**Exercise prompt:** Reproduce, word for word, only the lines from the one containing "at the foot" through the one containing "for node in", both included.

· · · ·

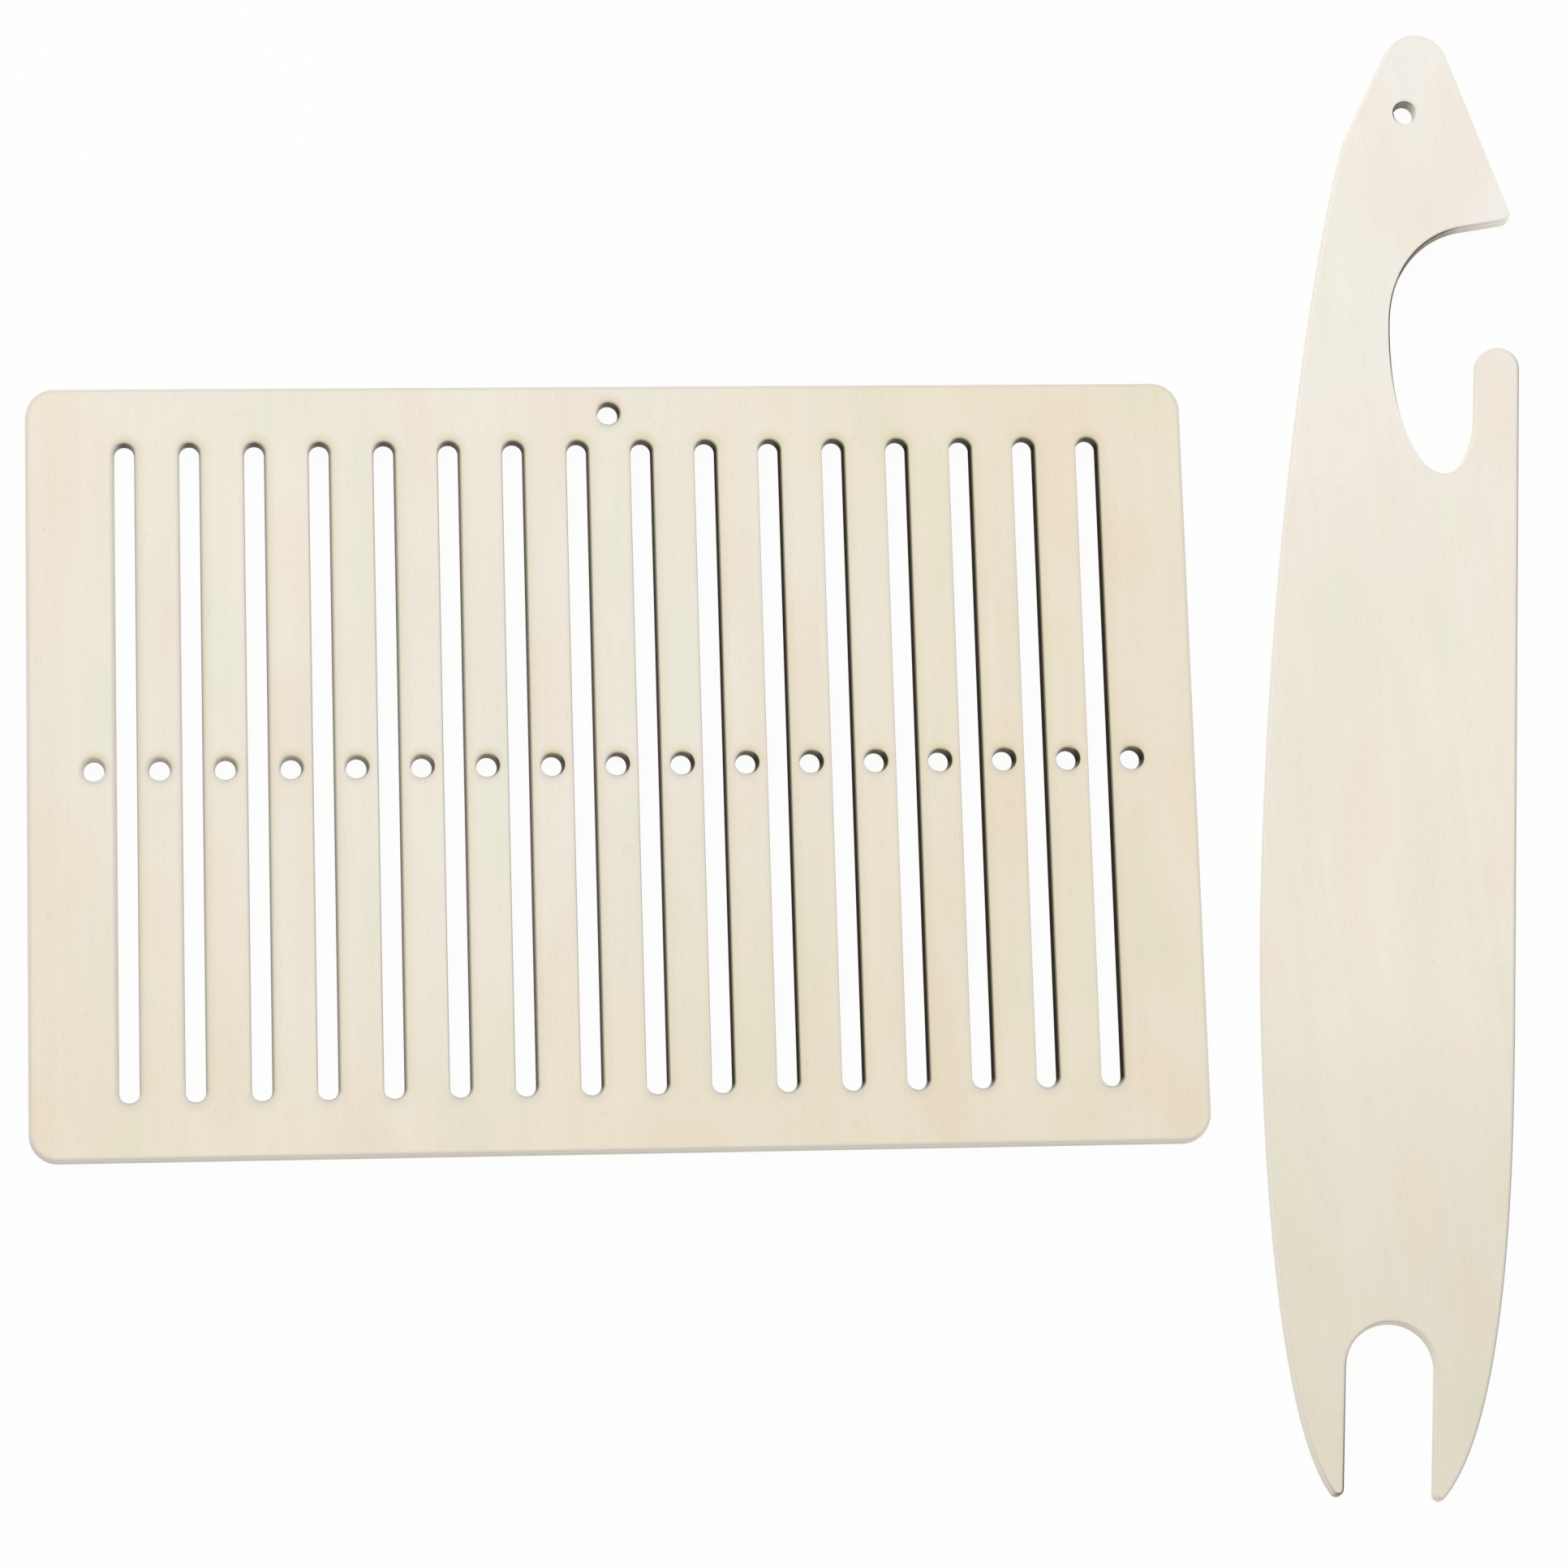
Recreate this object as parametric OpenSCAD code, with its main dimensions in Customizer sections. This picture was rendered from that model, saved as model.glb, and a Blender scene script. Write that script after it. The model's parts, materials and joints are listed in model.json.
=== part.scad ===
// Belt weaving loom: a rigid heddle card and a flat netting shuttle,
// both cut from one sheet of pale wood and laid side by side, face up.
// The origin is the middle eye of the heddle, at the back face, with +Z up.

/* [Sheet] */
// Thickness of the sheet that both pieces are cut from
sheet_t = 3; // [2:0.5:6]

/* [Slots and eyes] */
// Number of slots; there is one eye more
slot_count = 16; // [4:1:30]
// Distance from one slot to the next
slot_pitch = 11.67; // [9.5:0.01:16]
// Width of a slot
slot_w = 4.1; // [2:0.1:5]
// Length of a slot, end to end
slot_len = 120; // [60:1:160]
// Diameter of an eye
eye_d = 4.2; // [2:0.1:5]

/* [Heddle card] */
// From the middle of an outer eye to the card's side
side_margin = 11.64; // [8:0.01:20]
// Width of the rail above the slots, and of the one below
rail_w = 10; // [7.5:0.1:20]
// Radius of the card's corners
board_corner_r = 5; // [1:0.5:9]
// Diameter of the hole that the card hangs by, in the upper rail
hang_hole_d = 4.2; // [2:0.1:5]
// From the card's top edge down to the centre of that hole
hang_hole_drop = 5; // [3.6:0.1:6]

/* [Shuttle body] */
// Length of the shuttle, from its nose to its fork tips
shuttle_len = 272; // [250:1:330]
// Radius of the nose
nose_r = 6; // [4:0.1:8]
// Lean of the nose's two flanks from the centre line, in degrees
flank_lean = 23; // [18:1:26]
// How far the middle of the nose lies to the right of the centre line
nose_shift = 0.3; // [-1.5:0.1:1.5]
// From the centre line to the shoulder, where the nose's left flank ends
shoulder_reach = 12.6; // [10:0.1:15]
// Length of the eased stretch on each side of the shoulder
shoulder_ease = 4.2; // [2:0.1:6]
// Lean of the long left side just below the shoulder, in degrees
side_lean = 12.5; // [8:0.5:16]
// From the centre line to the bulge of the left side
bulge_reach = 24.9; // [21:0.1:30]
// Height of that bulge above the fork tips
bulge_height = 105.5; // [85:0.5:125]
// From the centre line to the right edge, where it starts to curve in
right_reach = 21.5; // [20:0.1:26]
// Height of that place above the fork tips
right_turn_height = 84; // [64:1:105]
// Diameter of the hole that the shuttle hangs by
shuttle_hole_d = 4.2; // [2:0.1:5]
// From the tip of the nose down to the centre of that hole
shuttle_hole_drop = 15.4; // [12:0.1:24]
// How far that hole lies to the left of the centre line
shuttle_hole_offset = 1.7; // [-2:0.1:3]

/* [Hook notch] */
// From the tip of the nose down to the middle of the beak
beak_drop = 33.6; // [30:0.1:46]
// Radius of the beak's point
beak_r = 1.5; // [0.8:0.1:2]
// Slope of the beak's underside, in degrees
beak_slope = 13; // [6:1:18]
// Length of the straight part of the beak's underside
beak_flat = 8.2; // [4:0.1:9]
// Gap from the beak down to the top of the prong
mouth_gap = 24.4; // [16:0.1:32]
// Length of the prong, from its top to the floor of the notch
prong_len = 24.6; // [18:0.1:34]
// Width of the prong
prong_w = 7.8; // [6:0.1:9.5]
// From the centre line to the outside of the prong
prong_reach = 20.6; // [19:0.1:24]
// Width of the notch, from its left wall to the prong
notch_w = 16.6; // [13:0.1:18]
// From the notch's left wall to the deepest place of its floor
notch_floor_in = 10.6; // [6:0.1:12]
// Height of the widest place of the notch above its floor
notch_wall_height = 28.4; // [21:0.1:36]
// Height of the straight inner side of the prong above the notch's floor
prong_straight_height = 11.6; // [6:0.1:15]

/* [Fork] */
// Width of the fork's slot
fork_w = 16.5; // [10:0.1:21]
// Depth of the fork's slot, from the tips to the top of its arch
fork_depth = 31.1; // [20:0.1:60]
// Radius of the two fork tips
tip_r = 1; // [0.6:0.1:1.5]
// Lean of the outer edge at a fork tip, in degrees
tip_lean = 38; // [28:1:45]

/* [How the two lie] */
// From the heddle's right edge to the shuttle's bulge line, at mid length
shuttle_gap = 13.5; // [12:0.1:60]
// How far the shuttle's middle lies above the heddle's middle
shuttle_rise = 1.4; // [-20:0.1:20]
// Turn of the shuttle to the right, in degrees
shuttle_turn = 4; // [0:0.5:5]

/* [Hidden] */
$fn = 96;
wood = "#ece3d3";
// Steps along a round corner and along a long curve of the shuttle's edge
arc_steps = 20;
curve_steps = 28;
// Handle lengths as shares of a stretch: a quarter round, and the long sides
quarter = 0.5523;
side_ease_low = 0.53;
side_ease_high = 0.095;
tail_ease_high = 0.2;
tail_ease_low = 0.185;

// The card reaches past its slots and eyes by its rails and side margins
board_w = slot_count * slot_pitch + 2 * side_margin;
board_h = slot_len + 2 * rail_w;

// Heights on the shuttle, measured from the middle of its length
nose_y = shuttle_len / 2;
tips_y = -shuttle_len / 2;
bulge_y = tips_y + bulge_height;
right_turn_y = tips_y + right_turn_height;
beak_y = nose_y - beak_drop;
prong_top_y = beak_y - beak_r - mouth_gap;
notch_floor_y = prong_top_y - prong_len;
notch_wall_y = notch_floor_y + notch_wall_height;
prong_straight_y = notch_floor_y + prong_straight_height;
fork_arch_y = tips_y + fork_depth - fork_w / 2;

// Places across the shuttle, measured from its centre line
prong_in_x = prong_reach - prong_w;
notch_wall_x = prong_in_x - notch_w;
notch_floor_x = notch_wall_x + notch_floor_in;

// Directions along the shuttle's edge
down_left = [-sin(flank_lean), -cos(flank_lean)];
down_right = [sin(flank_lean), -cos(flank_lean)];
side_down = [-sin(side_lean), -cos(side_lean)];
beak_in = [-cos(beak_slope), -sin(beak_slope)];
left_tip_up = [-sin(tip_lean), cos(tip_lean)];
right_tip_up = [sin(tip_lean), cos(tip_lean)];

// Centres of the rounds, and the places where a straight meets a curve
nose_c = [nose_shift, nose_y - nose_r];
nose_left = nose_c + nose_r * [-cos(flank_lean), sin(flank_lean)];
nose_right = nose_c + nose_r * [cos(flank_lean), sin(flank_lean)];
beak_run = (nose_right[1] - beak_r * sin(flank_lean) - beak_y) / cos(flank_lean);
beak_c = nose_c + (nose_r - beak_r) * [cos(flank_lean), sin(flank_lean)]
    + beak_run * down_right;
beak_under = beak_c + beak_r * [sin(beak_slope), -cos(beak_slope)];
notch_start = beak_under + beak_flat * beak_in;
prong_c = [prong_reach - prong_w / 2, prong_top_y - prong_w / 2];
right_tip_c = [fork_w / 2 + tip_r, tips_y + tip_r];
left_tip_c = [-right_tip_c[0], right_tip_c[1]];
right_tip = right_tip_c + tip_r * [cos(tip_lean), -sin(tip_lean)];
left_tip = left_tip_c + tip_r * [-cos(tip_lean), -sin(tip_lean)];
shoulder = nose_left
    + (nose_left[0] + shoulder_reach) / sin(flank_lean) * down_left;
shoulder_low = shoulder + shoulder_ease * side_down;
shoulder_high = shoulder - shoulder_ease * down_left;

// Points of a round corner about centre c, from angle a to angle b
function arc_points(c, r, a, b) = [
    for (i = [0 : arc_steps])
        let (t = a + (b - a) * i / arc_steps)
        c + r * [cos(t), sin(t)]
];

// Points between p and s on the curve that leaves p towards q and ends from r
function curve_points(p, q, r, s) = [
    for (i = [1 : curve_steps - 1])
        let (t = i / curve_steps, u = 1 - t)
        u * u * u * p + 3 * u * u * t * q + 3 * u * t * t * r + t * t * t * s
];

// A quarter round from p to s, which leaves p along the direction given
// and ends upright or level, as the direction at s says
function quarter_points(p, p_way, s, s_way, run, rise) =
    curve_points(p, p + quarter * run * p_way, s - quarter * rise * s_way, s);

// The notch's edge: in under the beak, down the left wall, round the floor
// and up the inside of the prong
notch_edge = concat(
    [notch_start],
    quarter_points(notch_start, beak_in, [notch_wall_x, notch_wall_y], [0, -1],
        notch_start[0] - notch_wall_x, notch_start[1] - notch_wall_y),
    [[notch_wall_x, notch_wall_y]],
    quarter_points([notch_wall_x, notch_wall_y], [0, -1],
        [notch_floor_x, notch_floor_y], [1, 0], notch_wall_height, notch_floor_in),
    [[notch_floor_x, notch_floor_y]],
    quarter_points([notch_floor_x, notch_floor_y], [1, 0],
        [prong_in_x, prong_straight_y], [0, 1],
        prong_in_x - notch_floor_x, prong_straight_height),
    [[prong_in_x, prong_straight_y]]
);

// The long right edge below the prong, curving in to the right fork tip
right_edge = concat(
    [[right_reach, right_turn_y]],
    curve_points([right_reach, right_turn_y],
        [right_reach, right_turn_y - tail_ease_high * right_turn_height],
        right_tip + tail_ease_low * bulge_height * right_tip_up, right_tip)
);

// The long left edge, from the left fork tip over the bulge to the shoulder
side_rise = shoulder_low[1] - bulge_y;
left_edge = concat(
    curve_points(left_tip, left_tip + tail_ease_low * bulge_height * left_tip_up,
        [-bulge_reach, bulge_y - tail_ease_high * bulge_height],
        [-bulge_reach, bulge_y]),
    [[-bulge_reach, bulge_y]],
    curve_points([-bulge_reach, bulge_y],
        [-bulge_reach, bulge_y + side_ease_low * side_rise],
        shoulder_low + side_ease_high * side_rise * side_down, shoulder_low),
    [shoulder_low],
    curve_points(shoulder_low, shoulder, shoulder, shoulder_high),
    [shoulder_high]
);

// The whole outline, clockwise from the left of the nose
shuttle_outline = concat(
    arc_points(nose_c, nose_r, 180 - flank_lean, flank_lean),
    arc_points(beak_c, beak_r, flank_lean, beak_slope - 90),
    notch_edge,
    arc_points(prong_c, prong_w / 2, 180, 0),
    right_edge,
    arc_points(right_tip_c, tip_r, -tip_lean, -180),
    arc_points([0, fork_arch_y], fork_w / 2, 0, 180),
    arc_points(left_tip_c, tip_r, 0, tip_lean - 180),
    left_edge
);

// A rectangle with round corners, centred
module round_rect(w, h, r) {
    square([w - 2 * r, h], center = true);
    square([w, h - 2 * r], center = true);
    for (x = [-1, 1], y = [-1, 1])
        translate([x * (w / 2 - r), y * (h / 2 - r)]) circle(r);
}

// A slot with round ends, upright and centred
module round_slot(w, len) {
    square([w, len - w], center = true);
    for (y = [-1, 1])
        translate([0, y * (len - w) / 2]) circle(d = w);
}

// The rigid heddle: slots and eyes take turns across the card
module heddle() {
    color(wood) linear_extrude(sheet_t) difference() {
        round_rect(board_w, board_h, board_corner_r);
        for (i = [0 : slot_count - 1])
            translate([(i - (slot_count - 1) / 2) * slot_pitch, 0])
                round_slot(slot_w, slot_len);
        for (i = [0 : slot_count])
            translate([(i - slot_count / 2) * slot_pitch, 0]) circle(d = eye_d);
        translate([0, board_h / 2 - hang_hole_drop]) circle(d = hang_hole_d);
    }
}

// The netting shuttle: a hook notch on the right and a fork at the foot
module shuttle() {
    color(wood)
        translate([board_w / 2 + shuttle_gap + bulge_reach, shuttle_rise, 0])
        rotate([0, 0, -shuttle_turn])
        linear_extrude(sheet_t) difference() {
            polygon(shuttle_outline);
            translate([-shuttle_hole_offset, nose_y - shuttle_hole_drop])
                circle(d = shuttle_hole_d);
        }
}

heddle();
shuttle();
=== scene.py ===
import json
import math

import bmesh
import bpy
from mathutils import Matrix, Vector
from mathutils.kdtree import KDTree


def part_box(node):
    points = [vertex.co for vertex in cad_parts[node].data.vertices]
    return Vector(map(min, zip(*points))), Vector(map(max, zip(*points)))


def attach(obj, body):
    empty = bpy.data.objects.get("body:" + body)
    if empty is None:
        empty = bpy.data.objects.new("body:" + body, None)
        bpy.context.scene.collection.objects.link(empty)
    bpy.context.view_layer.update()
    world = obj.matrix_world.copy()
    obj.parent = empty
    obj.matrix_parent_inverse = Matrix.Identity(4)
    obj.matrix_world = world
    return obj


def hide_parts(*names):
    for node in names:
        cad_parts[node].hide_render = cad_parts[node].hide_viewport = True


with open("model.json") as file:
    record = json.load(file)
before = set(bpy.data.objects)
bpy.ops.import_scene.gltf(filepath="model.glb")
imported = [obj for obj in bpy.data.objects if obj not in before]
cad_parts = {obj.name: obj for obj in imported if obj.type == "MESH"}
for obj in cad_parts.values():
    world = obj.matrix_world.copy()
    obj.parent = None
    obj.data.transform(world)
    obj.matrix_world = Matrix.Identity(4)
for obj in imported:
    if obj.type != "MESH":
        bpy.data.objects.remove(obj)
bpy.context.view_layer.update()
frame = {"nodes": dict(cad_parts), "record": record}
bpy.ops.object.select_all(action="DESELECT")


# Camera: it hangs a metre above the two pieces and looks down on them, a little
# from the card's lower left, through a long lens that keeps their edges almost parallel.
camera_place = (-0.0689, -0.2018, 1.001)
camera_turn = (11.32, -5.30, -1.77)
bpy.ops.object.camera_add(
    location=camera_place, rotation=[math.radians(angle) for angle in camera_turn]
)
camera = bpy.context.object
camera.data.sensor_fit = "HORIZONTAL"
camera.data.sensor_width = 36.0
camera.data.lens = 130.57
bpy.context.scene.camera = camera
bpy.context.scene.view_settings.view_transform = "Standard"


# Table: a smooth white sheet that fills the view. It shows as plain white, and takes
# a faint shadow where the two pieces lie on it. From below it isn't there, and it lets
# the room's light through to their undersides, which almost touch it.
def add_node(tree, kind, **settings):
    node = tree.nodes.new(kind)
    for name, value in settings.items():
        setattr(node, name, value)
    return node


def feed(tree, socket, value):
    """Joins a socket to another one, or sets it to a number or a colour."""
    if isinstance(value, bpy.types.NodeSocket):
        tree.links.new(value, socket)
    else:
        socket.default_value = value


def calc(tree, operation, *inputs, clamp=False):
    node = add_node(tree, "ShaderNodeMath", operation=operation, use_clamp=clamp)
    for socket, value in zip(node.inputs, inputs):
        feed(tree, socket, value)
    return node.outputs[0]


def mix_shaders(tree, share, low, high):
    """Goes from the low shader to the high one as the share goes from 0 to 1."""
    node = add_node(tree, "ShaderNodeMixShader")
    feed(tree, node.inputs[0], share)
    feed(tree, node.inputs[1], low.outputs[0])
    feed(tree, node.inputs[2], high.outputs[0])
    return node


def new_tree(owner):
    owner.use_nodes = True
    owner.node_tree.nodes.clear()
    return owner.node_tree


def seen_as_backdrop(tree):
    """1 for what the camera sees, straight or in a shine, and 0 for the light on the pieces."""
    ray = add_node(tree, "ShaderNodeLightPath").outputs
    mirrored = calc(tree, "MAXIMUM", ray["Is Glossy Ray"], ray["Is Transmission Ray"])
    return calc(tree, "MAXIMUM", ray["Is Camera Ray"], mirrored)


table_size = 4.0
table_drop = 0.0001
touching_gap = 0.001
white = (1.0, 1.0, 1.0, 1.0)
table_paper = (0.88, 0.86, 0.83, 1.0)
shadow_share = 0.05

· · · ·

**Exercise answer:**
// The netting shuttle: a hook notch on the right and a fork at the foot
module shuttle() {
    color(wood)
        translate([board_w / 2 + shuttle_gap + bulge_reach, shuttle_rise, 0])
        rotate([0, 0, -shuttle_turn])
        linear_extrude(sheet_t) difference() {
            polygon(shuttle_outline);
            translate([-shuttle_hole_offset, nose_y - shuttle_hole_drop])
                circle(d = shuttle_hole_d);
        }
}

heddle();
shuttle();
=== scene.py ===
import json
import math

import bmesh
import bpy
from mathutils import Matrix, Vector
from mathutils.kdtree import KDTree


def part_box(node):
    points = [vertex.co for vertex in cad_parts[node].data.vertices]
    return Vector(map(min, zip(*points))), Vector(map(max, zip(*points)))


def attach(obj, body):
    empty = bpy.data.objects.get("body:" + body)
    if empty is None:
        empty = bpy.data.objects.new("body:" + body, None)
        bpy.context.scene.collection.objects.link(empty)
    bpy.context.view_layer.update()
    world = obj.matrix_world.copy()
    obj.parent = empty
    obj.matrix_parent_inverse = Matrix.Identity(4)
    obj.matrix_world = world
    return obj


def hide_parts(*names):
    for node in names:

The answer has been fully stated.